2. Use your five senses. If you are on a first (or second, or third) date with a person and you find your mind wandering, bring it back by engaging your five senses. Recognize the feel of something you are touching, the smell of the restaurant, the sound of your date’s voice, the taste of your food/drink, and maybe actually looking at the color of your date’s eyes. Yes, your mind might be wandering because the person across the table is painfully boring, but they are still a person who has made time in their life to be here, just like you. They deserve your full attention, rather than half of it because you are wondering if that other guy/girl has messaged you back yet…

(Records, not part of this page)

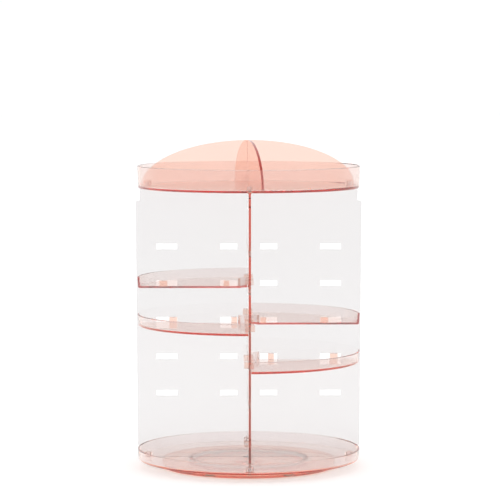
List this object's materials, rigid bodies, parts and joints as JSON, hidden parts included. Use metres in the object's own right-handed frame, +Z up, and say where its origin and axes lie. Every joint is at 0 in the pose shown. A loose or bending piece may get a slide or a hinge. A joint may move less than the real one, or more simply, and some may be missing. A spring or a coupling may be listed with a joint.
{
  "type": "rotating makeup organizer",
  "caption": "Free-standing round organizer in clear pink plastic that spins on a ball-bearing base, with crossed boards, hung quarter trays and a divided top dish.",
  "frame": {"origin": "on the table, on the turning axis", "axes": "+Z up, +X to the right and +Y to the rear, as the picture faces it"},
  "size_m": [0.2328, 0.2328, 0.3385],
  "materials": {
    "clear_plastic": "clear, polished",
    "base_plastic": "clear, polished",
    "cage_plastic": "satin moulded",
    "ball_steel": "polished",
    "plated_steel": "zinc plated",
    "foot_rubber": "matt, translucent grey"
  },
  "bodies": {
    "base": {"base_plate": "base_plastic", "foot_pad_1": "foot_rubber", "foot_pad_2": "foot_rubber", "foot_pad_3": "foot_rubber", "foot_pad_4": "foot_rubber", "foot_pad_5": "foot_rubber", "foot_pad_6": "foot_rubber"},
    "bearing": {"ball_cage": "cage_plastic", "bearing_balls": "ball_steel"},
    "carousel": {"bottom_tray": "clear_plastic", "pivot_washer": "plated_steel", "pivot_screw": "plated_steel", "board_front_rear": "clear_plastic", "board_left_right": "clear_plastic", "tray_front_left": "clear_plastic", "tray_front_right": "clear_plastic", "tray_rear_left": "clear_plastic", "tray_rear_right": "clear_plastic", "top_tray": "clear_plastic", "fin_front_rear": "clear_plastic", "fin_left_right": "clear_plastic"}
  },
  "joints": [
    {"name": "carousel_spin", "type": "hinge", "parent": "base", "child": "carousel", "pos_m": [0, 0, 0.006], "axis": [0, 0, 1], "continuous": true},
    {"name": "cage_spin", "type": "hinge", "parent": "base", "child": "bearing", "pos_m": [0, 0, 0.006], "axis": [0, 0, 1], "continuous": true}
  ],
  "couplings": [
    {"joint": "cage_spin", "follows": "carousel_spin", "ratio": 0.5}
  ]
}
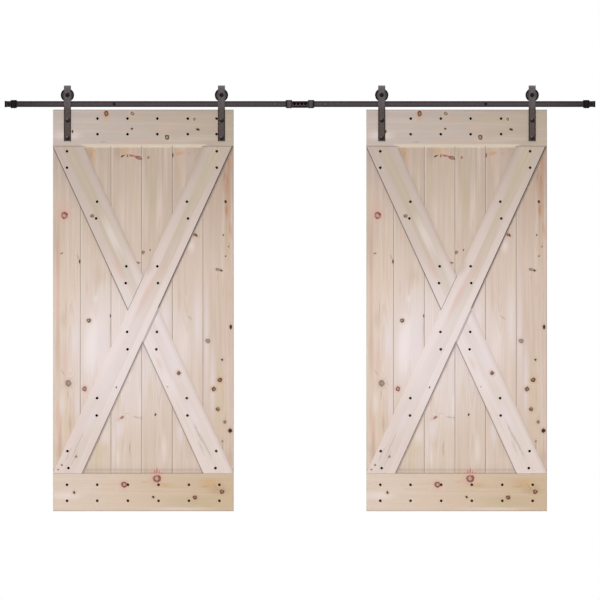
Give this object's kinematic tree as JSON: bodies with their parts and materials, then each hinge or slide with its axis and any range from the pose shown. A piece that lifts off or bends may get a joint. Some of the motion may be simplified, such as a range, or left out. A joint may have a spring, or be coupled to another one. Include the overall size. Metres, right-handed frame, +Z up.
{
  "type": "double sliding barn door",
  "caption": "Pair of braced pine plank leaves that slide on strap hangers and grooved wheels along one flat steel rail.",
  "frame": {"origin": "on the wall plane, at the rail's mid height, where the two halves of the rail meet", "axes": "+X along the rail to the right as seen from the room, +Y into the wall, +Z up; the doors' fronts face -Y"},
  "size_m": [2.9894, 0.1041, 2.1542],
  "materials": {
    "pine_planks": "knotty pine, sanded and whitewashed, satin",
    "pine_boards": "knotty pine, sanded and whitewashed, satin",
    "bronze_steel": "dark bronze powder coat, fine speckle",
    "black_fasteners": "black oxide, satin",
    "wheel_nylon": "black moulded nylon",
    "bearing_steel": "ground steel rings with dark shields",
    "stop_rubber": "black rubber",
    "cap_plastic": "black moulded plastic"
  },
  "bodies": {
    "rail": {"rail_left": "bronze_steel", "rail_right": "bronze_steel", "rail_end_caps": "cap_plastic", "rail_joiner": "bronze_steel", "joiner_bolts": "black_fasteners", "joiner_nuts": "black_fasteners", "wall_spacers": "bronze_steel", "lag_bolts": "black_fasteners", "lag_washers": "black_fasteners", "stop_pads": "stop_rubber", "stop_set_screws": "black_fasteners", "end_stop_left": "bronze_steel", "centre_stop_left": "bronze_steel", "end_stop_right": "bronze_steel", "centre_stop_right": "bronze_steel"},
    "left_outer_wheel": {"left_wheel_outer": "wheel_nylon", "left_bearing_outer": "bearing_steel"},
    "left_inner_wheel": {"left_wheel_inner": "wheel_nylon", "left_bearing_inner": "bearing_steel"},
    "left_door": {"left_plank_1": "pine_planks", "left_plank_2": "pine_planks", "left_plank_3": "pine_planks", "left_plank_4": "pine_planks", "left_plank_5": "pine_planks", "left_plank_6": "pine_planks", "left_top_rail": "pine_boards", "left_bottom_rail": "pine_boards", "left_brace_full": "pine_boards", "left_brace_upper": "pine_boards", "left_brace_lower": "pine_boards", "left_strap_outer": "bronze_steel", "left_strap_inner": "bronze_steel", "left_axle_bolts": "black_fasteners", "left_axle_nuts": "black_fasteners", "left_axle_bushes": "black_fasteners", "left_strap_bolts": "black_fasteners", "left_strap_nuts": "black_fasteners"},
    "right_outer_wheel": {"right_wheel_outer": "wheel_nylon", "right_bearing_outer": "bearing_steel"},
    "right_inner_wheel": {"right_wheel_inner": "wheel_nylon", "right_bearing_inner": "bearing_steel"},
    "right_door": {"right_plank_1": "pine_planks", "right_plank_2": "pine_planks", "right_plank_3": "pine_planks", "right_plank_4": "pine_planks", "right_plank_5": "pine_planks", "right_plank_6": "pine_planks", "right_top_rail": "pine_boards", "right_bottom_rail": "pine_boards", "right_brace_full": "pine_boards", "right_brace_upper": "pine_boards", "right_brace_lower": "pine_boards", "right_strap_outer": "bronze_steel", "right_strap_inner": "bronze_steel", "right_axle_bolts": "black_fasteners", "right_axle_nuts": "black_fasteners", "right_axle_bushes": "black_fasteners", "right_strap_bolts": "black_fasteners", "right_strap_nuts": "black_fasteners"}
  },
  "joints": [
    {"name": "left_door_slide", "type": "slide", "parent": "rail", "child": "left_door", "axis": [1, 0, 0], "range_m": [-0.232, 0.3016]},
    {"name": "left_outer_wheel_turn", "type": "hinge", "parent": "left_door", "child": "left_outer_wheel", "pos_m": [-1.17684, -0.035, 0.0453], "axis": [0, 1, 0], "continuous": true},
    {"name": "left_inner_wheel_turn", "type": "hinge", "parent": "left_door", "child": "left_inner_wheel", "pos_m": [-0.39744, -0.035, 0.0453], "axis": [0, 1, 0], "continuous": true},
    {"name": "right_door_slide", "type": "slide", "parent": "rail", "child": "right_door", "axis": [1, 0, 0], "range_m": [-0.3176, 0.234]},
    {"name": "right_outer_wheel_turn", "type": "hinge", "parent": "right_door", "child": "right_outer_wheel", "pos_m": [1.17484, -0.035, 0.0453], "axis": [0, 1, 0], "continuous": true},
    {"name": "right_inner_wheel_turn", "type": "hinge", "parent": "right_door", "child": "right_inner_wheel", "pos_m": [0.41344, -0.035, 0.0453], "axis": [0, 1, 0], "continuous": true}
  ],
  "couplings": [
    {"joint": "left_outer_wheel_turn", "follows": "left_door_slide", "rad_per_m": 33.333},
    {"joint": "left_inner_wheel_turn", "follows": "left_door_slide", "rad_per_m": 33.333},
    {"joint": "right_outer_wheel_turn", "follows": "right_door_slide", "rad_per_m": 33.333},
    {"joint": "right_inner_wheel_turn", "follows": "right_door_slide", "rad_per_m": 33.333}
  ]
}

3. NO CELL PHONES DURING A DATE. Keep it in your purse or pocket. No putting it on the table. The temptation to check is too much. Put it on silent and leave it alone. “But, what if there is an emergency?” True emergency situations (threat of loss of life or loss of life) are rare. Your friend texting you a meme is not an emergency. An Amazon notification that your package has shipped is not an emergency. A new Snapchat story about what your friends are doing tonight is not an emergency. Your kid calling because he/she can’t find their shoe is not an emergency. If you see that your date has their phone out, say something like “ Do you think that we can spend this time together without our cell phones?” If they refuse, finish the date but don’t agree to a second. Obviously, engaging with and learning about you is not that high on his or her priority list.

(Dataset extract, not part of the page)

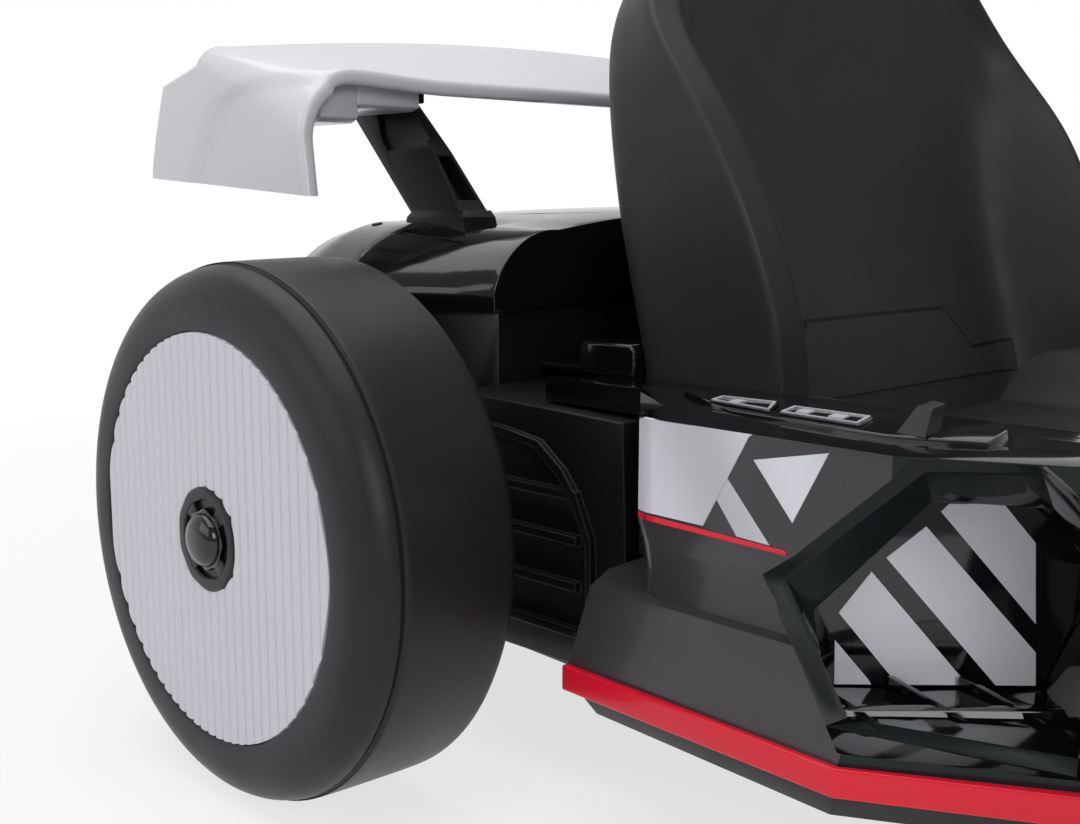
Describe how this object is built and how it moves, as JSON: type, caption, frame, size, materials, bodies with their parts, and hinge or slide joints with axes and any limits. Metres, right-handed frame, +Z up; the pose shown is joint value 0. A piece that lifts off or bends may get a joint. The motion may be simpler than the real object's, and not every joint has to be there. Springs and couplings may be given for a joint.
{
  "type": "electric drift kart",
  "caption": "Low child's electric ride-on kart with slick covered wheels, moulded bucket seat, side pods with intakes, rear wing and linked front steering.",
  "frame": {"origin": "on the ground below the middle of the whole kart", "axes": "+Z up, +X to the kart's left, -Y towards its nose"},
  "size_m": [0.8, 1.12, 0.52],
  "materials": {
    "charcoal": "glossy moulded plastic with a printed livery",
    "gloss_black": "deep gloss moulded plastic",
    "satin_black": "satin moulded plastic",
    "matte_black": "fine grained moulded plastic",
    "seat_grey": "fine grained moulded plastic",
    "pearl_white": "pearl gloss plastic",
    "silver_plate": "silver film with black diagonal bars",
    "cover_silver": "pearl silver corrugated cover",
    "stripe_red": "gloss red band",
    "slick_tyre": "satin slick plastic tyre",
    "grip_black": "soft grip",
    "pedal_grey": "matt moulded plastic",
    "button_silver": "silver edged buttons",
    "steel": "bright drawn steel",
    "dark_metal": "black painted metal"
  },
  "bodies": {
    "chassis": {"battery": "dark_metal", "brake_pedal": "pedal_grey", "drive_box": "satin_black", "drive_cover": "gloss_black", "fairing_left": "gloss_black", "fairing_right": "gloss_black", "floor_pan": "matte_black", "front_beam": "dark_metal", "front_bumper": "matte_black", "gearbox_left": "dark_metal", "gearbox_right": "dark_metal", "intake_plate_left": "silver_plate", "intake_plate_right": "silver_plate", "nose": "charcoal", "pod_left": "charcoal", "pod_right": "charcoal", "rear_axle": "steel", "seat": "seat_grey", "seat_brackets": "gloss_black", "shift_lever": "pedal_grey", "steering_column": "matte_black", "stripe_left": "stripe_red", "stripe_right": "stripe_red", "strut_left": "matte_black", "strut_right": "matte_black", "switch_buttons": "button_silver", "switch_panel": "gloss_black", "throttle_pedal": "pedal_grey", "well_left": "matte_black", "well_right": "matte_black", "wing": "pearl_white"},
    "knuckle_right_body": {"knuckle_right": "dark_metal"},
    "knuckle_left_body": {"knuckle_left": "dark_metal"},
    "front_wheel_right": {"front_tyre_right": "slick_tyre", "front_rim_right": "cover_silver"},
    "front_wheel_left": {"front_tyre_left": "slick_tyre", "front_rim_left": "cover_silver"},
    "rear_wheel_right": {"rear_tyre_right": "slick_tyre", "rear_rim_right": "cover_silver"},
    "rear_wheel_left": {"rear_tyre_left": "slick_tyre", "rear_rim_left": "cover_silver"},
    "steering": {"steering_wheel": "grip_black", "steering_shaft": "steel"},
    "track_rod": {"tie_rod": "steel"}
  },
  "joints": [
    {"name": "steer_left", "type": "hinge", "parent": "chassis", "child": "knuckle_left_body", "pos_m": [0.264, -0.354, 0.11], "axis": [0, 0, 1], "range_deg": [-24, 24]},
    {"name": "steer_right", "type": "hinge", "parent": "chassis", "child": "knuckle_right_body", "pos_m": [-0.264, -0.354, 0.11], "axis": [0, 0, 1], "range_deg": [-24, 24]},
    {"name": "track_rod_hinge", "type": "hinge", "parent": "knuckle_left_body", "child": "track_rod", "pos_m": [0.264, -0.416, 0.1053], "axis": [0, 0, 1], "range_deg": [-24, 24]},
    {"name": "steering_turn", "type": "hinge", "parent": "chassis", "child": "steering", "pos_m": [0, -0.13994, 0.392], "axis": [0, 0.6428, 0.766], "range_deg": [-60, 60]},
    {"name": "front_spin_left", "type": "hinge", "parent": "knuckle_left_body", "child": "front_wheel_left", "pos_m": [0.331, -0.354, 0.11], "axis": [1, 0, 0], "continuous": true},
    {"name": "front_spin_right", "type": "hinge", "parent": "knuckle_right_body", "child": "front_wheel_right", "pos_m": [-0.331, -0.354, 0.11], "axis": [1, 0, 0], "continuous": true},
    {"name": "rear_spin_left", "type": "hinge", "parent": "chassis", "child": "rear_wheel_left", "pos_m": [0.347, 0.346, 0.137], "axis": [1, 0, 0], "continuous": true},
    {"name": "rear_spin_right", "type": "hinge", "parent": "chassis", "child": "rear_wheel_right", "pos_m": [-0.347, 0.346, 0.137], "axis": [1, 0, 0], "continuous": true}
  ],
  "couplings": [
    {"joint": "steer_right", "follows": "steer_left", "ratio": 1},
    {"joint": "track_rod_hinge", "follows": "steer_left", "ratio": -1},
    {"joint": "steering_turn", "follows": "steer_left", "ratio": 2.5}
  ]
}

4. Stay away from hookup sites (unless that’s what you want). I’m not going to say that dating just to have sex is wrong. If you really feel you can have sex with someone with absolutely no emotional attachment, be safe and go for it. But, don’t go on a site notorious for hookups and think you are going to find a quality, committed relationship. Take a second and think about what you are looking for and what you are not looking for and spell that out in your profile. You may not get as many hits than if you said “just looking for fun” but you will weed out the men/women who are just looking for something physical.

5. It’s ok to hate dating. Just know that you can’t change it with frustration. It takes around 10 years for a societal shift to happen, you throwing your phone across the couch and swearing off relationships isn’t going to change that. The only thing you can do is be mindful about how you want to be treated and how you treat other people.